Прошло некоторое время. Как-то дочка этой Козы, жившая на другом конце деревни, зашла в гости и заговорила с Нинкой. Спрашивает ее, а сама прищуривается:

— Каково ж с мамкой моей жить? Небось, поедом ест, каждый день ругает?

— Что вы! — возразила моя жена в ответ. — Ни одного плохого слова. Мы с ней так дружно живем. Она даже мне помогает, вместо меня в печку все ставит.

Та удивилась и даже не поверила:

— Да ты не загибай, моя Коза…

А сама и сказать ничего толком не может. Еще бы, ведь моя Нинка — первая женщина, которая хорошо отзывалась о ее матери.

Так что с хозяевами мы быстро нашли общий язык, даже их дети родные не могли поверить.

Однажды Степан спросил меня, всем ли я доволен. Я ему предложил:

— Дядь Степ, а что если мы перегородку поставим? У тебя скоро теленок будет, постелешь ему в кухне, и нам удобней будет, что отгорожены, и вам. Потом мы еще шторку повесим, вход закроем…

Он мое предложение принял. Тут же мы с ним за дело взялись: выбрали место, где лучше перегородку поставить, согласовали все с нашими женщинами. И моментально, буквально через день, все было готово. Кухня стала полностью отделена от комнаты.

Между тем дело подошло к зиме. Надо было позаботиться о дровах. Я пошел в батальон, взял грузовую машину, завернул в казарму и обратился к солдатам:

— Ребята, кто хочет добровольно для меня дров на зиму заготовить?

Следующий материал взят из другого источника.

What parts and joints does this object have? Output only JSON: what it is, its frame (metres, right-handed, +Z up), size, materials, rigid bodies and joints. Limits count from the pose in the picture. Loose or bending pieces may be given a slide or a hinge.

С моей эскадрильи сразу все вскочили. И мы поехали в лес, стали пилить сухостой. Загрузили полную машину. Привезли домой, я позвал хозяина посмотреть на мою работу:

— Дядь Степ, хватит нам на зиму?

Он посмотрел внимательно, но промолчал. Я тут же смекнул, что немножко он сомневается, и улыбнулся:

— Понял. Значит, надо две машины.

Мы с ребятами отправились опять за сухостоем. Привезли еще столько же. Степан тогда сказал мне:

— А вот теперь на два года хватит!

И мы с ним начали пилить, колоть дрова и на зиму складывать в поленницу. В результате всю зиму у нас была жара в квартире! Хорошо жили. Хозяева даже в баню нас всегда приглашали первыми. Но там очень жарко было, непривычно для нас, и мы отказывались, шли париться только после них.

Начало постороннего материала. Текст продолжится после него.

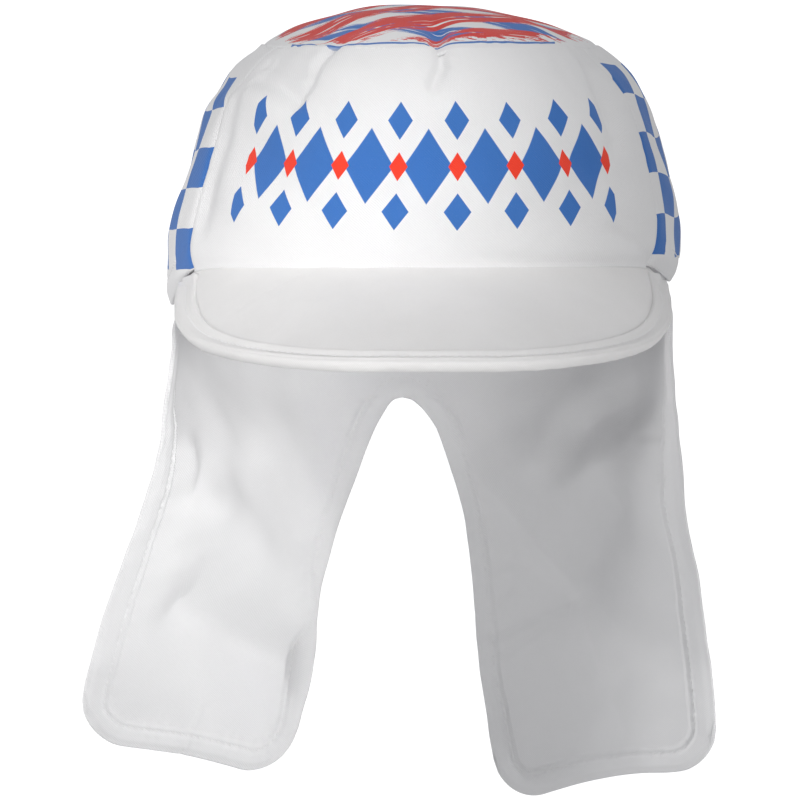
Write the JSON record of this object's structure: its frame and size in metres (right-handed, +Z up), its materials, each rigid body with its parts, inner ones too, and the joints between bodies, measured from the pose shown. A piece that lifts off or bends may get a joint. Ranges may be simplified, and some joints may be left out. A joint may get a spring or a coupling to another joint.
{
  "type": "legionnaire cap",
  "caption": "Soft cotton legionnaire cap: panelled crown, sewn peak with a turned binding, and a hemmed neck flap notched at the back into two lobes.",
  "frame": {"origin": "centre of the head opening, level with the crown's lower edge at the sides, where a head carries the cap", "axes": "+Z up through the top of the crown, the peak points along -Y, +X to the right as seen from the front"},
  "size_m": [0.2344, 0.2587, 0.3037],
  "materials": {
    "white_cotton": "matt cotton twill",
    "checked_cotton": "matt cotton twill with a printed blue check",
    "brushed_print_cotton": "matt cotton twill printed with red and blue dry-brush stripes",
    "binding_cotton": "matt cotton twill, folded and top-stitched",
    "flap_cotton": "matt cotton twill, slightly creased"
  },
  "bodies": {
    "root": {"front_panel": "white_cotton", "side_panel_left": "checked_cotton", "side_panel_right": "checked_cotton", "top_panel": "brushed_print_cotton", "peak": "white_cotton", "peak_binding": "binding_cotton", "neck_flap": "flap_cotton"}
  },
  "joints": []
}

Однако долго пробыть в Зябровке мне не пришлось. Сразу после операции с «Ер-2», о которой я вам рассказывал, наш 330-й авиаполк расформировали, тем более что он уже остался без самолетов. А летчиков-то в изобилии, хоть всех увольняй! Но пополнять новыми типами самолетов полк не стали, сказали, что в этом нет необходимости: война закончилась. Меня тогда вызвали в штаб и предложили:

— Вот что, Леонид Васильевич, вы у нас всего год поработали, но показали себя хорошим летчиком. Мы вам предлагаем должность командира эскадрильи… — затем была длинная пауза, — в Укурею.

Я вытаращил глаза и начал соображать, куда меня хотят заслать. Переспросил:

— Подождите, это на Дальнем Востоке?

— Вот, вы уже знаете, где Укурея, вам будет легче…

Но какое легче? Тут же понятно, что раз это Дальний Восток, то городок у черта на куличках, квартир не будет, опять мытарства со съемными. А я-то женатый, у меня уже ребенок успел появиться. Спросил я тогда:

— А что-нибудь еще не можете предложить? Мне не нравится Укурея.

Но те, кто формирует полки, не любят, когда им отказывают. Тем более что и место было с повышением звания. Вот мне и ответили:

— В таком случае можем вам предложить идти в полк к Валентине Степановне Гризодубовой рядовым летчиком.

— Ну, рядовым из зама командира эскадрильи вроде негоже, — возразил я.

— Но ты же не хочешь в Укурею?!

— А подумать можно?

Штабист сам немножко подумал и решил:

— Завтра утром жду тебя с окончательным решением.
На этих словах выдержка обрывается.